Everything from the line containing "mirror(about=Plane.YZ)" through the line containing "shown = obj.evaluated_get(depsgraph)" must be quoted exactly; everything else is left out.

-- START Information provided --

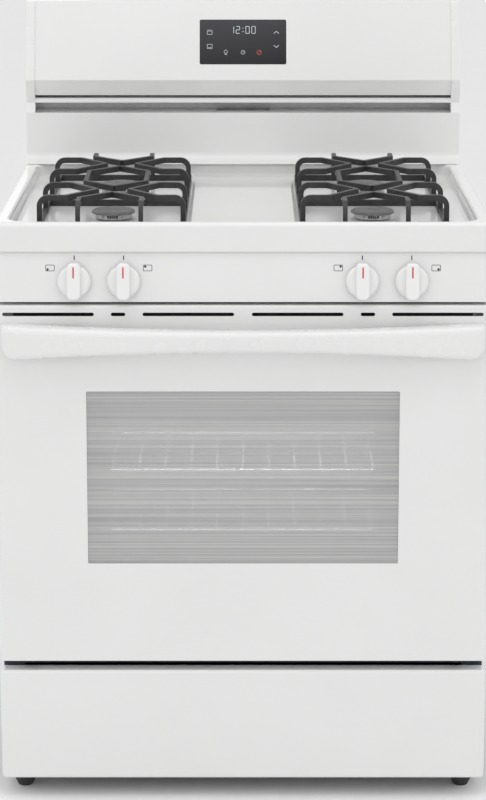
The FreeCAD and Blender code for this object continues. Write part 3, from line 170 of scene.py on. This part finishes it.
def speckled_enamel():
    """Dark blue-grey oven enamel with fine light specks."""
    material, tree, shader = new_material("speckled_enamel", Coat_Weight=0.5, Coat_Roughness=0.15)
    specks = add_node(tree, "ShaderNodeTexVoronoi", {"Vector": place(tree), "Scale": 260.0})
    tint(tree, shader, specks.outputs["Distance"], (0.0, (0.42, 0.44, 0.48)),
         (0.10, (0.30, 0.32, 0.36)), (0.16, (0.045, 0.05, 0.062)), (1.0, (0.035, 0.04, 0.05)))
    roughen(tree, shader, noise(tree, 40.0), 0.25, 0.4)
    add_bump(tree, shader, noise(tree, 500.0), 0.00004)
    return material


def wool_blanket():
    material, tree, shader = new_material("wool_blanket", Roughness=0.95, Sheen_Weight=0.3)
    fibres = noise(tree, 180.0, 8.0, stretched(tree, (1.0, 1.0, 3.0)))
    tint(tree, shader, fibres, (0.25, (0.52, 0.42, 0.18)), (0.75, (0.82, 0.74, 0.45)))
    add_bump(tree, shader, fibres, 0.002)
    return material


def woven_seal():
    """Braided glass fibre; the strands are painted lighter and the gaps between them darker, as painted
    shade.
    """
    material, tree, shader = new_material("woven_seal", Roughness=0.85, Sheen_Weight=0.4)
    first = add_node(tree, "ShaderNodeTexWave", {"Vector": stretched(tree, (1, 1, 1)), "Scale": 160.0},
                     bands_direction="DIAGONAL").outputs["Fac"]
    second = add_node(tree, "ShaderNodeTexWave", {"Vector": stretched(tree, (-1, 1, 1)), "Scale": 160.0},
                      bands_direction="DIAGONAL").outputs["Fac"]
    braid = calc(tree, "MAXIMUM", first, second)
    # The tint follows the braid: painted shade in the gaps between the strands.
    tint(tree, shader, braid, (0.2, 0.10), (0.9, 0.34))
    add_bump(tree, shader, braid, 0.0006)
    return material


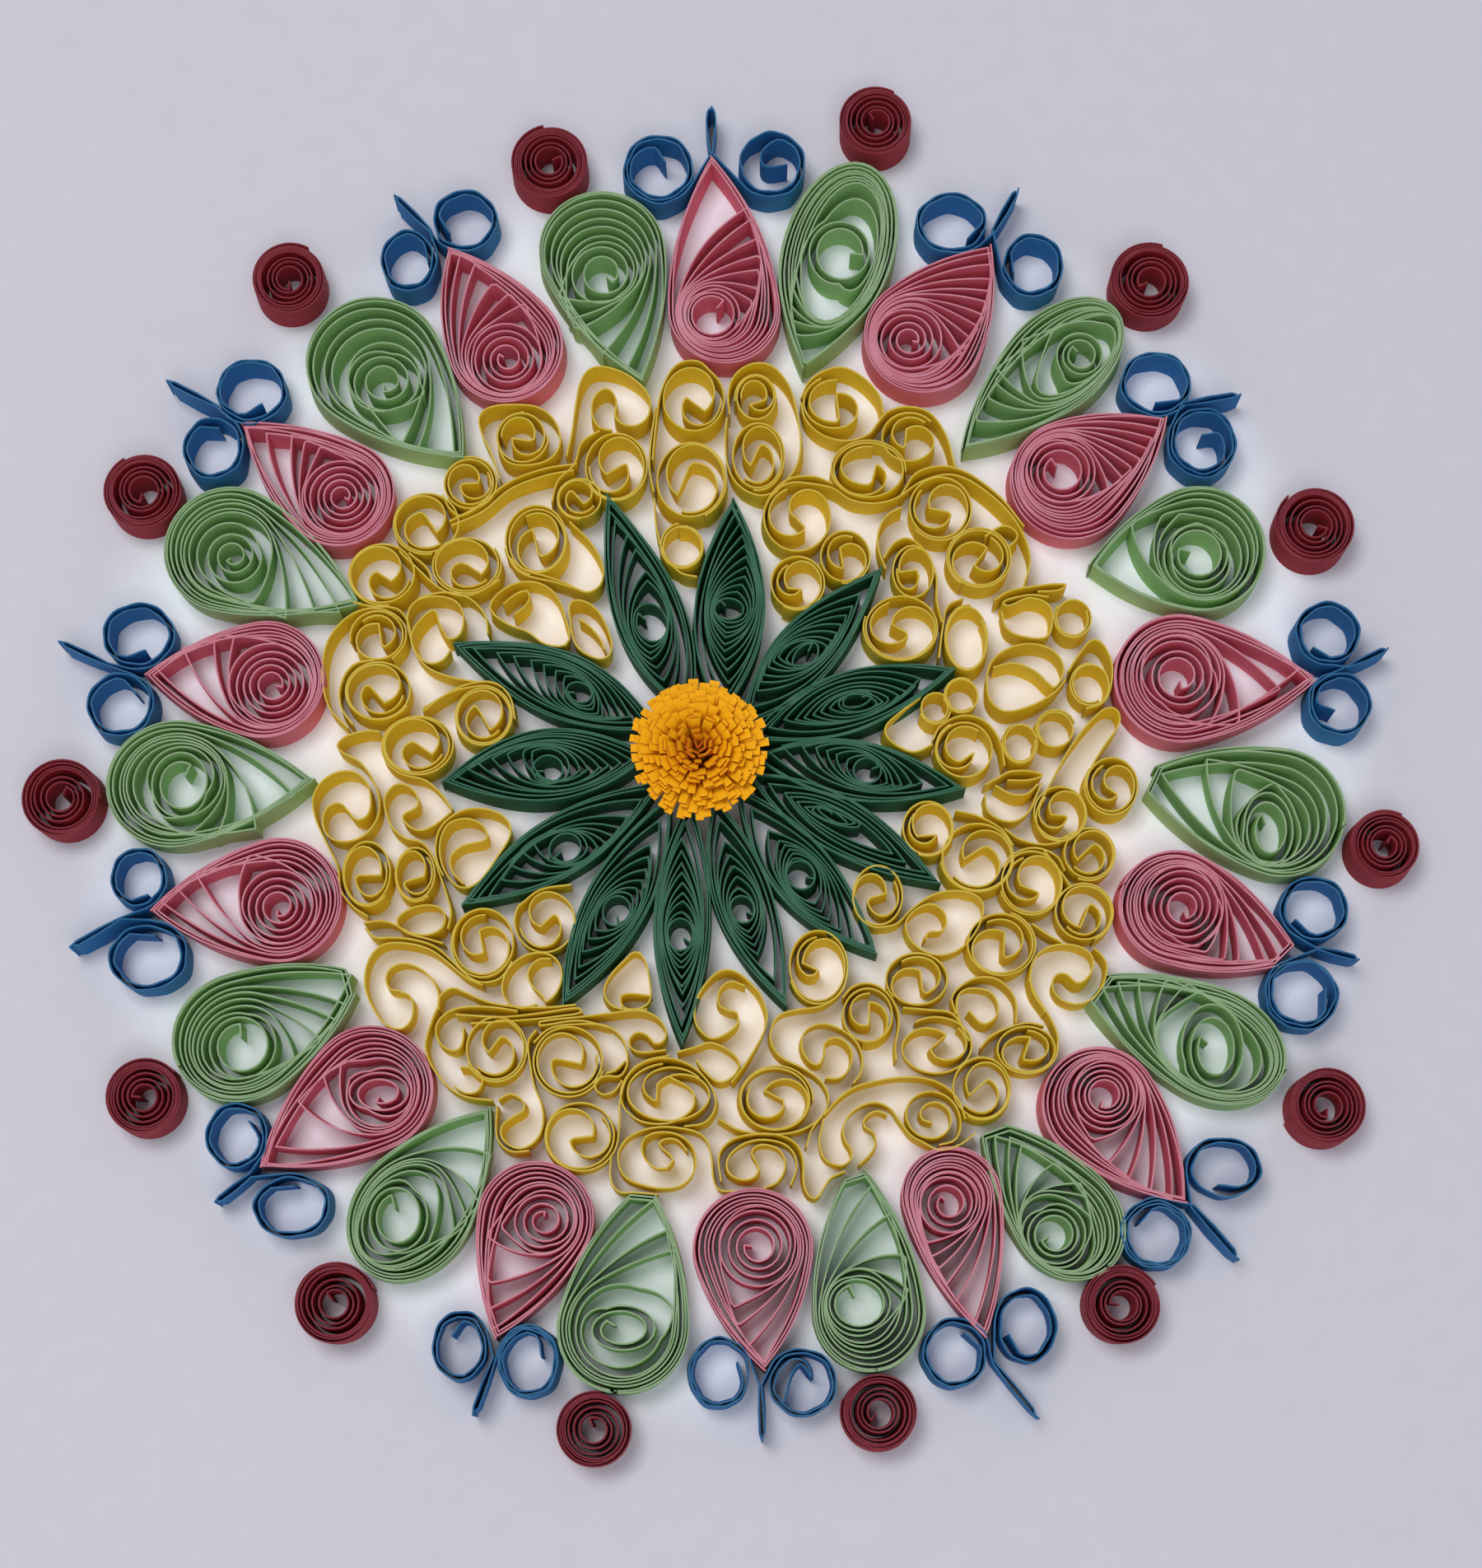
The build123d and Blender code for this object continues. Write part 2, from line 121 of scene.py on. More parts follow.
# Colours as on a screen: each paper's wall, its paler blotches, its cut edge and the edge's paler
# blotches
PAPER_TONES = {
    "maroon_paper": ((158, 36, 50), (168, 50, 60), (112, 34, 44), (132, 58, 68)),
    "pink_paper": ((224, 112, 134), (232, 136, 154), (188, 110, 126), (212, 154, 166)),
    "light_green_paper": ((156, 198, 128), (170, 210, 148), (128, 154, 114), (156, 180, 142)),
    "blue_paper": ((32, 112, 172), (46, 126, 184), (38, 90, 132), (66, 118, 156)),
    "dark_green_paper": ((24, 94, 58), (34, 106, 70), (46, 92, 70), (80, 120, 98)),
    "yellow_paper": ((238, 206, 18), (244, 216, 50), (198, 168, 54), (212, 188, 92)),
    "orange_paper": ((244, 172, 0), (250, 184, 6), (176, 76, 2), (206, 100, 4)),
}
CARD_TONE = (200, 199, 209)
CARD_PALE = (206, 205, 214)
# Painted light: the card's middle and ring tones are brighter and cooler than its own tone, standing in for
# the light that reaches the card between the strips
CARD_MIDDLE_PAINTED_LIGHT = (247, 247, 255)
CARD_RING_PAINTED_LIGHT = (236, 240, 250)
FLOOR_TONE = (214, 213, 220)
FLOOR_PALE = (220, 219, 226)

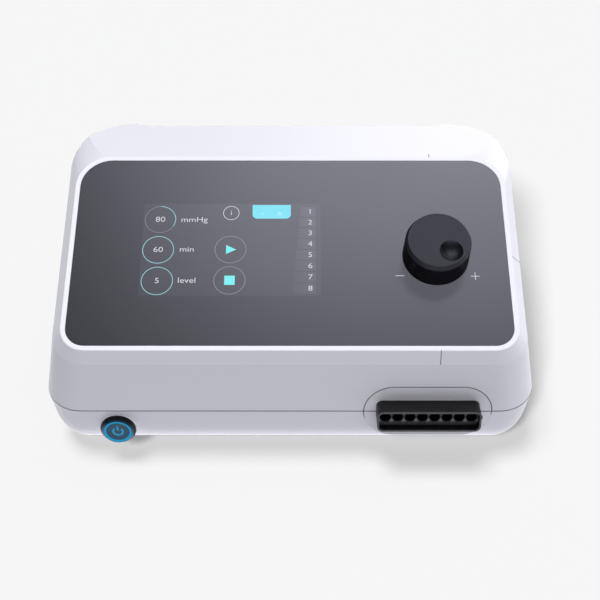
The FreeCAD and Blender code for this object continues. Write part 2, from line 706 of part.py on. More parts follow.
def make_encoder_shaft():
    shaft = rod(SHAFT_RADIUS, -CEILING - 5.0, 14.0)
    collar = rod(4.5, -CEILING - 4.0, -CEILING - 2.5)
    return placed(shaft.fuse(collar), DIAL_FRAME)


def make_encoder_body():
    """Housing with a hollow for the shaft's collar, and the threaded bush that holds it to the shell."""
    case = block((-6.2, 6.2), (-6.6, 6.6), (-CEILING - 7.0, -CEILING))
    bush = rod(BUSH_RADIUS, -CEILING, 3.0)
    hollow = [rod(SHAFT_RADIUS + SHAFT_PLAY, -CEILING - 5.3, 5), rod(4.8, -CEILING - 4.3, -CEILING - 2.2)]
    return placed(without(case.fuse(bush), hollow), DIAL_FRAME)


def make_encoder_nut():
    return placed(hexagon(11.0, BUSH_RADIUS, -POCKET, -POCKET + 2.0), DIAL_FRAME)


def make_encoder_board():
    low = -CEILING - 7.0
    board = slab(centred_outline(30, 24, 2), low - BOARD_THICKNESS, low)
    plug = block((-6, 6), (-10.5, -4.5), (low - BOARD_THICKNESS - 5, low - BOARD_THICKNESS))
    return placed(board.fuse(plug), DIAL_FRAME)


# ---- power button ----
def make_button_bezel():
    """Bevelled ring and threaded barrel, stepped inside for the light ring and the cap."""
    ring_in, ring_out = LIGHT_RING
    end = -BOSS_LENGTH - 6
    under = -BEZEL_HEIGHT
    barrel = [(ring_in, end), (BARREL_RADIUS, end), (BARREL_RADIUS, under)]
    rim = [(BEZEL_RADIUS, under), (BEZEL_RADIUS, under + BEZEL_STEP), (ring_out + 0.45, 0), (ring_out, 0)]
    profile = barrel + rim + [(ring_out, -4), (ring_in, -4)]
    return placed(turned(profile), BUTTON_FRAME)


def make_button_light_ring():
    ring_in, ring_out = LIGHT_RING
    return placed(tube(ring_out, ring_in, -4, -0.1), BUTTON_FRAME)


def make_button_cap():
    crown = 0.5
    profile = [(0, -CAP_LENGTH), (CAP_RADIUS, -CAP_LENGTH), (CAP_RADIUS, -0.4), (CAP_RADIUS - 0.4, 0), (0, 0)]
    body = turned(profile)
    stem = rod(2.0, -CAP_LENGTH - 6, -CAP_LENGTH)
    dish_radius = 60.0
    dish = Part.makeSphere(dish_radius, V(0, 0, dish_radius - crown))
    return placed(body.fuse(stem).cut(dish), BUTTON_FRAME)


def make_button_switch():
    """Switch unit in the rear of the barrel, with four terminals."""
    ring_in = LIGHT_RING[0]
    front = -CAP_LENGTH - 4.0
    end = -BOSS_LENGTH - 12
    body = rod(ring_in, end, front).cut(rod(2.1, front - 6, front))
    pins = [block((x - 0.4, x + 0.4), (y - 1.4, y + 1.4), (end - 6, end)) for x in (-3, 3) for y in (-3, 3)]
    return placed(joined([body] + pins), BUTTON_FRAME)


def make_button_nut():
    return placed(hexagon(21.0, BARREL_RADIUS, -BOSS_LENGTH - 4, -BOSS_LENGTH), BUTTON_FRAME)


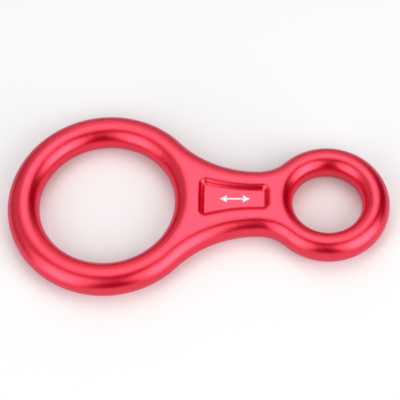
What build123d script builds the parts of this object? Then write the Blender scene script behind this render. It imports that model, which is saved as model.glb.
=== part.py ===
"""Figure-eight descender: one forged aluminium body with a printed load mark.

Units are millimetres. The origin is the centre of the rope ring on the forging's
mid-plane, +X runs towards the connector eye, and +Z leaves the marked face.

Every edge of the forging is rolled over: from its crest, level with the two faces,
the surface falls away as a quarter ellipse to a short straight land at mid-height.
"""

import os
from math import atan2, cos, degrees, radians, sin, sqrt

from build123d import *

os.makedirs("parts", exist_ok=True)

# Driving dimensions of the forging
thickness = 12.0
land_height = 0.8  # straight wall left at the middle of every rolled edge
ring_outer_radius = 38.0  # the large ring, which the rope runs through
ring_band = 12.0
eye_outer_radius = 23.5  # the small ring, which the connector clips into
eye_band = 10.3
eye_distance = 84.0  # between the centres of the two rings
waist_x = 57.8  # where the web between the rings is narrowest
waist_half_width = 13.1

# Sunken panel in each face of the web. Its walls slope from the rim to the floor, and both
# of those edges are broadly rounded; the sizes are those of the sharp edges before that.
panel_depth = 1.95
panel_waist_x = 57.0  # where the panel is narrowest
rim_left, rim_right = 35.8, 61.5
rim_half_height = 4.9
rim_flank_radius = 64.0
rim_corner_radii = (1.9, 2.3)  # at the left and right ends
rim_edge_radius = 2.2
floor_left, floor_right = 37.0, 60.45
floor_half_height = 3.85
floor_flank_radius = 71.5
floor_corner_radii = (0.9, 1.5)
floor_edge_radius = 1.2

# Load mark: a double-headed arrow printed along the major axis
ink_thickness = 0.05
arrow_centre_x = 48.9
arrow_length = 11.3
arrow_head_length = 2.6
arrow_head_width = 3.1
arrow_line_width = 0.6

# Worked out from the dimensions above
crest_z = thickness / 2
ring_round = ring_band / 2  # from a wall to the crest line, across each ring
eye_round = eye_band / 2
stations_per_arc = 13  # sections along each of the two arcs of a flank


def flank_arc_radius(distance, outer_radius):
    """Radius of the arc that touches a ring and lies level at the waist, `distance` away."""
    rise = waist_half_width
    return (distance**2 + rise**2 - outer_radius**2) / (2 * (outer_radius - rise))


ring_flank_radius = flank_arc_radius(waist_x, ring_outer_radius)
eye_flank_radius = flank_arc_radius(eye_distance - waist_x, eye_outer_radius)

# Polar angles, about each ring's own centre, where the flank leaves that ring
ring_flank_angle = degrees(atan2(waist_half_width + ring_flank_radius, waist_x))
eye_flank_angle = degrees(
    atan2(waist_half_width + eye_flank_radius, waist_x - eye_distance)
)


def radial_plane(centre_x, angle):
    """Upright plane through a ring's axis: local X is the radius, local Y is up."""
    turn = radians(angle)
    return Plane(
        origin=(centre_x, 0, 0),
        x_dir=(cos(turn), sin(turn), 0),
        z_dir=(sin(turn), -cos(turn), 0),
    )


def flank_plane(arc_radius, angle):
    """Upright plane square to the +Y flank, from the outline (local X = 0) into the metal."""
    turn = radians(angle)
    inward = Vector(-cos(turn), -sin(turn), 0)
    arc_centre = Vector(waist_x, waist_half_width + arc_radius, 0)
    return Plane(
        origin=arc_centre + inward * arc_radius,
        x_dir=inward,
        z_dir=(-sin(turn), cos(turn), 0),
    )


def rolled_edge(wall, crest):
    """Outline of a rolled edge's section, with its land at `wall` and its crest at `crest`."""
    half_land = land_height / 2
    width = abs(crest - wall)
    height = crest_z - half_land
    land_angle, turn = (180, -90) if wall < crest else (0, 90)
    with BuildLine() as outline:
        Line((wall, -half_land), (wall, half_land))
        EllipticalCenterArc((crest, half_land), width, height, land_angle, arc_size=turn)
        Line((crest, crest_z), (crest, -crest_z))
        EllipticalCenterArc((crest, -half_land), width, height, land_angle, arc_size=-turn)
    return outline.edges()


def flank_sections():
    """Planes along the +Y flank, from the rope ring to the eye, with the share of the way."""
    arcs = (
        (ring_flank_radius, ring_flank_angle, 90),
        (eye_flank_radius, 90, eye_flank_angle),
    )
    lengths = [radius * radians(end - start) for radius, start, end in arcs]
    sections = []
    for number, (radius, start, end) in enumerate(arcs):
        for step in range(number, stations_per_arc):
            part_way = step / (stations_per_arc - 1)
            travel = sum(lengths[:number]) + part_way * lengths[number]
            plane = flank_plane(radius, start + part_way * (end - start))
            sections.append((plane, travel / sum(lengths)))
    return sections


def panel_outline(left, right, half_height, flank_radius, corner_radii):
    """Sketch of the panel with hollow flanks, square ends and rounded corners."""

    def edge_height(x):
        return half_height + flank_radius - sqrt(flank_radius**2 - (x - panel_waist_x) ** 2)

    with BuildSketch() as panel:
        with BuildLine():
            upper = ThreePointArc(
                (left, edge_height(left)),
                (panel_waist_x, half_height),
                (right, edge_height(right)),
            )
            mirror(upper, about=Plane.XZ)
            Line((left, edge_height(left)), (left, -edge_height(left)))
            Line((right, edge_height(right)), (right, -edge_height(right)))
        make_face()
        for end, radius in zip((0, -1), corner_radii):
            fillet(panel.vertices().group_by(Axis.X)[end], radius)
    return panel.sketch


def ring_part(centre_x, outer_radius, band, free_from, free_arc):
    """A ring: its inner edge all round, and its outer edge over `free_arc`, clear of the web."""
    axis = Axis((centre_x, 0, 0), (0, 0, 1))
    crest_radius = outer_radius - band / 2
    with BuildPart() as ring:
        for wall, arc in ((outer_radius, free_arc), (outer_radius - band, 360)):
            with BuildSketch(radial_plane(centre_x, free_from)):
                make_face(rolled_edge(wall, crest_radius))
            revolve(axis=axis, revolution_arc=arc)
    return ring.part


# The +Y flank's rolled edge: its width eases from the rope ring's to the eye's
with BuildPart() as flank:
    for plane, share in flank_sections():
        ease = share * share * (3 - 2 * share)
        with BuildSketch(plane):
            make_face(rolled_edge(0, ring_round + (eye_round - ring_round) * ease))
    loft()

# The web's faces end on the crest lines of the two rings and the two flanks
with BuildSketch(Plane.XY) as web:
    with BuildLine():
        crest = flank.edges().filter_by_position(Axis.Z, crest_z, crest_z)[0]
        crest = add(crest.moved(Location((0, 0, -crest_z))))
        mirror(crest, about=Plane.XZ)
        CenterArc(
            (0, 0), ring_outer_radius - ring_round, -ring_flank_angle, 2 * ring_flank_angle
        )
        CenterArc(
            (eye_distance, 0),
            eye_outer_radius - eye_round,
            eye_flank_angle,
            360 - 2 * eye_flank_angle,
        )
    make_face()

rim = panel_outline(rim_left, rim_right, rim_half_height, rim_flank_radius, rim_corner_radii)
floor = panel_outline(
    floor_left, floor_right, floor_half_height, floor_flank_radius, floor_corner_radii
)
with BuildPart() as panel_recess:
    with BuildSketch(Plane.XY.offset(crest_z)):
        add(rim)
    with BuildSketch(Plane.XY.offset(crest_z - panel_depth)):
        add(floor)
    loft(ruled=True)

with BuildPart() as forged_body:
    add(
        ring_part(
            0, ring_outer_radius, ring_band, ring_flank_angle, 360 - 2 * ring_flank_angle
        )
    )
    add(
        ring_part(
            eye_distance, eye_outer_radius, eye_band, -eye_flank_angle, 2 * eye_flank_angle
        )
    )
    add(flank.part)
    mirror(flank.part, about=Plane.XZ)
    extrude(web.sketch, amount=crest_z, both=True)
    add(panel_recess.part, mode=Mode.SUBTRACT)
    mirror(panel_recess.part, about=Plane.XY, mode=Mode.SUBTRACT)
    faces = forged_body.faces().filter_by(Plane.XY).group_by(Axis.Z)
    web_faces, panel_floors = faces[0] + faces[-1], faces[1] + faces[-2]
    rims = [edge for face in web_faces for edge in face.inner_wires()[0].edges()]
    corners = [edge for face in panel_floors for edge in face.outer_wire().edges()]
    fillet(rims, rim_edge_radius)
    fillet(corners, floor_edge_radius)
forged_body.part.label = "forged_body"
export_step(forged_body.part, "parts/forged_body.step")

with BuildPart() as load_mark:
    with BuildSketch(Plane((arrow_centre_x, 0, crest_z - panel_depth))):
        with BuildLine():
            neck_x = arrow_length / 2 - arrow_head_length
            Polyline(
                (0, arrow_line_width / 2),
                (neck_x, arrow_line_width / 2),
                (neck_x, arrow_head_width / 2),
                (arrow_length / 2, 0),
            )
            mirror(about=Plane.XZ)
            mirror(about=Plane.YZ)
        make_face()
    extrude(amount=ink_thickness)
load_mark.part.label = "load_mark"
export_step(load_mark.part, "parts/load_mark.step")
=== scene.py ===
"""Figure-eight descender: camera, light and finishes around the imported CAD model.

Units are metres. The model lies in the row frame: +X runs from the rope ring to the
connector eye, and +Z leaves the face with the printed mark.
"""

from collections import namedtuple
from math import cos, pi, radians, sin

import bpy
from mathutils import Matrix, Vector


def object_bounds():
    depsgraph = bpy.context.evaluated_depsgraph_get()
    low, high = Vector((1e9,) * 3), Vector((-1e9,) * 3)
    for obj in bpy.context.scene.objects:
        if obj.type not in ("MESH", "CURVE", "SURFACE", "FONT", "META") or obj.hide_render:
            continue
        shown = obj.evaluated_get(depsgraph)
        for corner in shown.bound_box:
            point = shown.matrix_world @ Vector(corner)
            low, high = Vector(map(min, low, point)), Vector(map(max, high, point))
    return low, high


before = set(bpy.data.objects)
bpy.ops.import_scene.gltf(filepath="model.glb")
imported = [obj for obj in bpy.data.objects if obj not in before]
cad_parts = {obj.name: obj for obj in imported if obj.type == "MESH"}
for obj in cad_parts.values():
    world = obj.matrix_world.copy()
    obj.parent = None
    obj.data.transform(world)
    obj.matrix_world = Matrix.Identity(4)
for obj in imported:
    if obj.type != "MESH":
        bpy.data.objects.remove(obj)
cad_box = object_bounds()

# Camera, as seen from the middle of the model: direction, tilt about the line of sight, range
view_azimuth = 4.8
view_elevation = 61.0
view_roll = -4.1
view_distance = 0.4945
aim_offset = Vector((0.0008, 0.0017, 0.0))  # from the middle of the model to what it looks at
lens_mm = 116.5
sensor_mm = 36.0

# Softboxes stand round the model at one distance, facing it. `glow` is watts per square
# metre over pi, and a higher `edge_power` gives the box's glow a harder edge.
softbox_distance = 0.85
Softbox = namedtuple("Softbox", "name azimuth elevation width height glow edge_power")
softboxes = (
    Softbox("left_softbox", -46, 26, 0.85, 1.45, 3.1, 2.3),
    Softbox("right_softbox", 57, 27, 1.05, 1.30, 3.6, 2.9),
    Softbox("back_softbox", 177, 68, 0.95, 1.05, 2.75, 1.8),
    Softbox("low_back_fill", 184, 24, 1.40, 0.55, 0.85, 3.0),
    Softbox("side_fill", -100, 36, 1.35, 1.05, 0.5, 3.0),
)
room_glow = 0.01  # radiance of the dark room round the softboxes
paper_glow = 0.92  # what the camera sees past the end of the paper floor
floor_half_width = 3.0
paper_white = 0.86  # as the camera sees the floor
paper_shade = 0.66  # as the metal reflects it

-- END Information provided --

◆ **The reply**
            mirror(about=Plane.YZ)
        make_face()
    extrude(amount=ink_thickness)
load_mark.part.label = "load_mark"
export_step(load_mark.part, "parts/load_mark.step")
=== scene.py ===
"""Figure-eight descender: camera, light and finishes around the imported CAD model.

Units are metres. The model lies in the row frame: +X runs from the rope ring to the
connector eye, and +Z leaves the face with the printed mark.
"""

from collections import namedtuple
from math import cos, pi, radians, sin

import bpy
from mathutils import Matrix, Vector


def object_bounds():
    depsgraph = bpy.context.evaluated_depsgraph_get()
    low, high = Vector((1e9,) * 3), Vector((-1e9,) * 3)
    for obj in bpy.context.scene.objects:
        if obj.type not in ("MESH", "CURVE", "SURFACE", "FONT", "META") or obj.hide_render:
            continue
        shown = obj.evaluated_get(depsgraph)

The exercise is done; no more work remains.